「この家では」シリーズ第2弾です。
土曜、日曜はデイサービスがお休みなので、母はほとんど家にいます。心臓が悪くて、少し歩くとはぁはぁ言ってしまうので、こもりっきりの日が多いです。暖かくなってきたので、近所を少し散歩する程度です。
土曜日のある日のこと。母が、「お風呂はどうやってお湯を入れるんだっけ?」と聞いてきました。「お風呂は、昨日デイサービスで入ったから、入らんでも良いんじゃない?」と言うと、「えー、入ってないし。デイサービスでも誰も入れって言わないから、ずーっと何日も入っていないわ。汚いからお風呂に入りたい。」
「お帳面に入浴済みって書いてあるけど、デイサービスに電話して聞いてみるから、ちょっと待っとって。」
すると、急に鬼の形相になり、「この家はお風呂も入れてくれん!!」とふすまをバーンと閉めて行ってしまいました。

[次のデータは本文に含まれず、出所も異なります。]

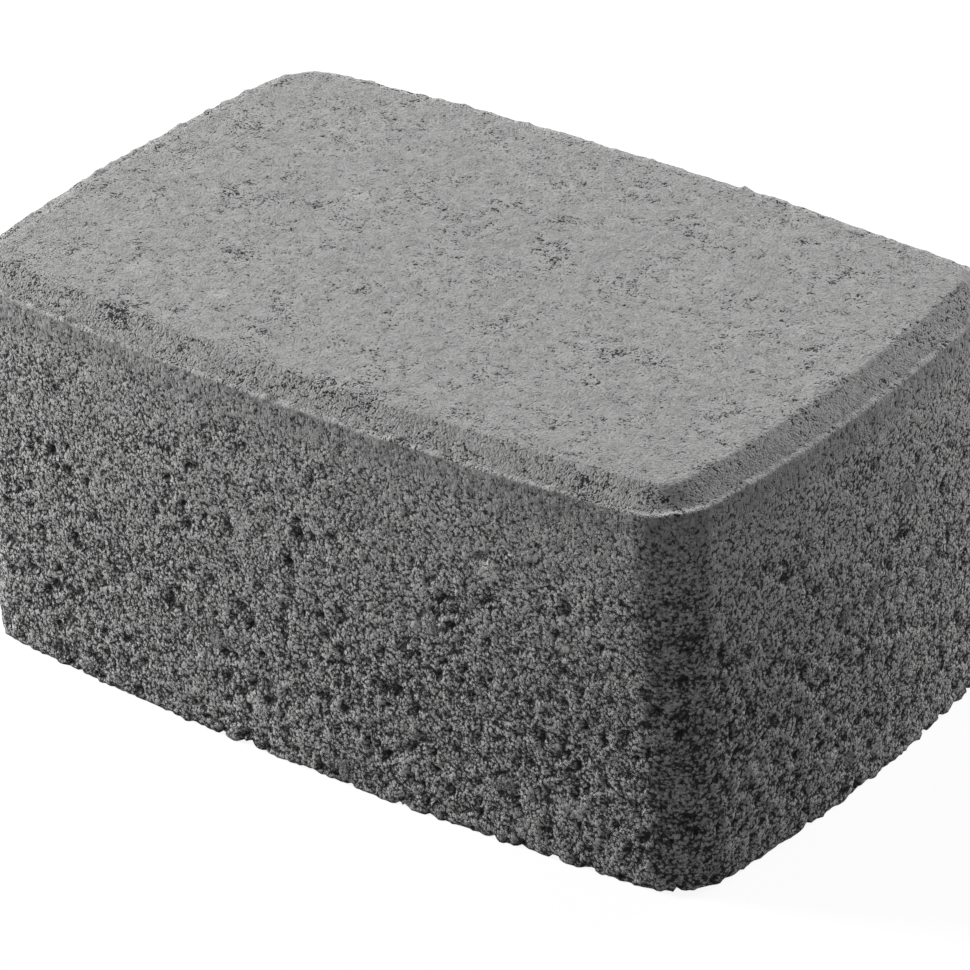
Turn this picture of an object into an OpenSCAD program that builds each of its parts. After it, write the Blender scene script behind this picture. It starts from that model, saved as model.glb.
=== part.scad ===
// Concrete paving stone: a block with four gently bowed sides, rounded
// corners, a narrow level lip and a chamfer around the wearing face.
// The bed face lies on z = 0, the length runs along X and the width along Y.

/* [Overall size] */
// Length over the middle of the short sides
length = 175; // [150:1:240]
// Width over the middle of the long sides
width = 112; // [90:1:140]
// Thickness from the bed face to the wearing face
height = 80; // [50:1:120]

/* [Plan shape] */
// How far the middle of a long side stands out past its ends
bow_long = 5; // [2:0.5:8]
// How far the middle of a short side stands out past its ends
bow_short = 5; // [2:0.5:8]
// Radius of the four upright corners
corner_radius = 11.5; // [9:0.5:16]

/* [Edge of the wearing face] */
// Width of the level lip left around the chamfer
lip_width = 1.5; // [0.5:0.1:2.5]
// Width of the chamfer in plan
chamfer_width = 5; // [2:0.1:6]
// Depth of the lip below the wearing face
chamfer_height = 2.8; // [1.5:0.1:6]

/* [Hidden] */
concrete = [0.56, 0.56, 0.55];

half_l = length / 2;
half_w = width / 2;

// Radii of the bowed sides, from chord and rise
side_r = (half_l * half_l + bow_long * bow_long) / (2 * bow_long);
end_r = (half_w * half_w + bow_short * bow_short) / (2 * bow_short);

// Centres of the side arc at +Y and the end arc at +X
side_cy = half_w - side_r;
end_cx = half_l - end_r;

// Centre of the corner arc that touches both, in the +X +Y quarter:
// it lies side_r - corner_radius from one centre and
// end_r - corner_radius from the other
ra = side_r - corner_radius;
rb = end_r - corner_radius;
gap = sqrt(end_cx * end_cx + side_cy * side_cy);
along = (ra * ra - rb * rb + gap * gap) / (2 * gap);
across = sqrt(ra * ra - along * along);
corner_x = end_cx * along / gap - side_cy * across / gap;
corner_y = side_cy - side_cy * along / gap - end_cx * across / gap;

// Directions from each arc centre through the corner centre
side_dir = atan2(corner_y - side_cy, corner_x);
end_dir = atan2(corner_y, corner_x - end_cx);

// Facets along a long side, an end and a corner
side_n = 24;
end_n = 16;
corner_n = 12;

// The plan outline as arcs: centre, radius, first and last direction, facets
arcs = [
    [[end_cx, 0], end_r, -end_dir, end_dir, end_n],
    [[corner_x, corner_y], corner_radius, end_dir, side_dir, corner_n],
    [[0, side_cy], side_r, side_dir, 180 - side_dir, side_n],
    [[-corner_x, corner_y], corner_radius, 180 - side_dir, 180 - end_dir, corner_n],
    [[-end_cx, 0], end_r, 180 - end_dir, 180 + end_dir, end_n],
    [[-corner_x, -corner_y], corner_radius, 180 + end_dir, 180 + side_dir, corner_n],
    [[0, -side_cy], side_r, 180 + side_dir, 360 - side_dir, side_n],
    [[corner_x, -corner_y], corner_radius, 360 - side_dir, 360 - end_dir, corner_n]
];

// The outline moved in by d, at height z
function ring(d, z) = [
    for (a = arcs)
        for (i = [0:a[4] - 1])
            let (t = a[2] + (a[3] - a[2]) * i / a[4])
                [a[0][0] + (a[1] - d) * cos(t), a[0][1] + (a[1] - d) * sin(t), z]
];

// The chamfer is straight in its middle, and eases out of the lip and into
// the wearing face over this share of its width
ease = 0.2;
function rise(t) = (
    t < ease ? t * t / (2 * ease) :
    t > 1 - ease ? 1 - ease - (1 - t) * (1 - t) / (2 * ease) :
    t - ease / 2) / (1 - ease);

// Edge section, as distance in from the side face and height:
// side face, level lip, then the chamfer up to the wearing face
chamfer_at = [0, 0.07, 0.14, 0.2, 0.8, 0.86, 0.93, 1];
section = concat(
    [[0, 0], [0, height - chamfer_height]],
    [for (t = chamfer_at)
        [lip_width + chamfer_width * t,
         height - chamfer_height + chamfer_height * rise(t)]]);

points = [for (s = section) each ring(s[0], s[1])];
count = len(ring(0, 0));
rings = len(section);

module paving_stone() {
    color(concrete)
        polyhedron(
            points = points,
            faces = concat(
                [[for (i = [0:count - 1]) i]],
                [for (k = [0:rings - 2])
                    for (i = [0:count - 1])
                        let (j = (i + 1) % count)
                            [k * count + i, (k + 1) * count + i,
                             (k + 1) * count + j, k * count + j]],
                [[for (i = [count - 1:-1:0]) (rings - 1) * count + i]]),
            convexity = 2);
}

paving_stone();
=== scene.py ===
"""Looks of the concrete paving stone: one block of cast concrete with a fine-grained
wearing face, a chamfer above a narrow lip, and open-grained sides."""

import math

import bpy
import mathutils
import numpy as np
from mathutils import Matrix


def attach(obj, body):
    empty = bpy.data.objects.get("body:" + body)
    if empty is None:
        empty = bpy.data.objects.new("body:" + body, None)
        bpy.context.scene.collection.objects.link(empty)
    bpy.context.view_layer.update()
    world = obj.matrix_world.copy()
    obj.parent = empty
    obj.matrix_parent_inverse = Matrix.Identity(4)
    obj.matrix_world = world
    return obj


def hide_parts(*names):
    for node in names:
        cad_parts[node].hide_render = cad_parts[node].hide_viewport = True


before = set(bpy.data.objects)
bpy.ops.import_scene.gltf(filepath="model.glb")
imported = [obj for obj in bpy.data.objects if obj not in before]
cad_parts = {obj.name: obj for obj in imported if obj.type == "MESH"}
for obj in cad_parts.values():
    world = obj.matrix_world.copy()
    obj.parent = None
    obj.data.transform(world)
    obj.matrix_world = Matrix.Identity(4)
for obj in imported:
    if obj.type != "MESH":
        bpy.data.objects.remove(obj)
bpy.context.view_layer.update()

# ---------------------------------------------------------------- sizes, in mm
LENGTH, WIDTH, HEIGHT = 175.0, 112.0, 80.0
BOW_L, BOW_S, CORNER_R = 5.0, 5.0, 11.5
LIP, COVE_W, COVE_H, EASE = 1.5, 5.0, 2.8, 0.2
LIP_Z = HEIGHT - COVE_H

HL, HW = LENGTH / 2, WIDTH / 2
SIDE_R = (HL * HL + BOW_L * BOW_L) / (2 * BOW_L)
END_R = (HW * HW + BOW_S * BOW_S) / (2 * BOW_S)
SIDE_CY, END_CX = HW - SIDE_R, HL - END_R


def corner_centre():
    ra, rb = SIDE_R - CORNER_R, END_R - CORNER_R
    gap = math.hypot(END_CX, SIDE_CY)
    along = (ra * ra - rb * rb + gap * gap) / (2 * gap)
    across = math.sqrt(ra * ra - along * along)
    return (
        END_CX * along / gap - SIDE_CY * across / gap,
        SIDE_CY - SIDE_CY * along / gap - END_CX * across / gap,
    )


CX, CY = corner_centre()
SIDE_A = math.atan2(CY - SIDE_CY, CX)
END_A = math.atan2(CY, CX - END_CX)
PI = math.pi
# The plan outline as arcs: centre, radius, first and last direction
ARCS = [
    ((END_CX, 0), END_R, -END_A, END_A),
    ((CX, CY), CORNER_R, END_A, SIDE_A),
    ((0, SIDE_CY), SIDE_R, SIDE_A, PI - SIDE_A),
    ((-CX, CY), CORNER_R, PI - SIDE_A, PI - END_A),
    ((-END_CX, 0), END_R, PI - END_A, PI + END_A),
    ((-CX, -CY), CORNER_R, PI + END_A, PI + SIDE_A),
    ((0, -SIDE_CY), SIDE_R, PI + SIDE_A, 2 * PI - SIDE_A),
    ((CX, -CY), CORNER_R, 2 * PI - SIDE_A, 2 * PI - END_A),
]


def outline(step, inset=0.0):
    """Points about step apart along the outline at this inset: centre x, y, radius, direction and how round the place is."""
    runs = [(r - inset) * (b - a) for _, r, a, b in ARCS]
    total = sum(runs)
    n = max(8, int(round(total / step)))
    out = np.zeros((n, 5))
    for i in range(n):
        s = (i + 0.5) * total / n
        for (c, r, a, b), run in zip(ARCS, runs):
            if s <= run:
                out[i] = (c[0], c[1], r, a + (b - a) * s / run, 1.0 if r == CORNER_R else 0.0)
                break
            s -= run
    return out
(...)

一応デイサービスに電話をして、「母がお風呂に入っていないって言うんです。」と言うと、「毎日入っていますよ。お母さん、忘れとるんじゃないですか?」「そうですよね。日誌にもそう書いてありますものね。」
「デイサービスの人に電話で聞いたら、お風呂入ってるって言っとったよ。」と言うと、「そうだっけ。でも、私はそんなこと覚えていない。」
1ヶ月に1度くらい、このやり取りが繰り広げられます。別に家で入っても良いのだけど、家のお風呂は寒いし、湯舟は高いし深いし、風邪でも引くと怖いからデイサービスのお風呂に頼っています。
こういう時にどう言えば母を傷つけずに納得してもらえるか、色々やってはみるのですが、身内なので、ついつい面倒くさくなって「はいはい、わかった、わかった。もう良いから。」と言ってしまう私なのでした。
認知症の人にも尊厳はある。そんなことは百も承知です。直前のことを覚えていなくたって、心に傷はつくのかもしれません。
でも、こっちだって傷つくんだからね!と小さい声で言ってみました。おしまい。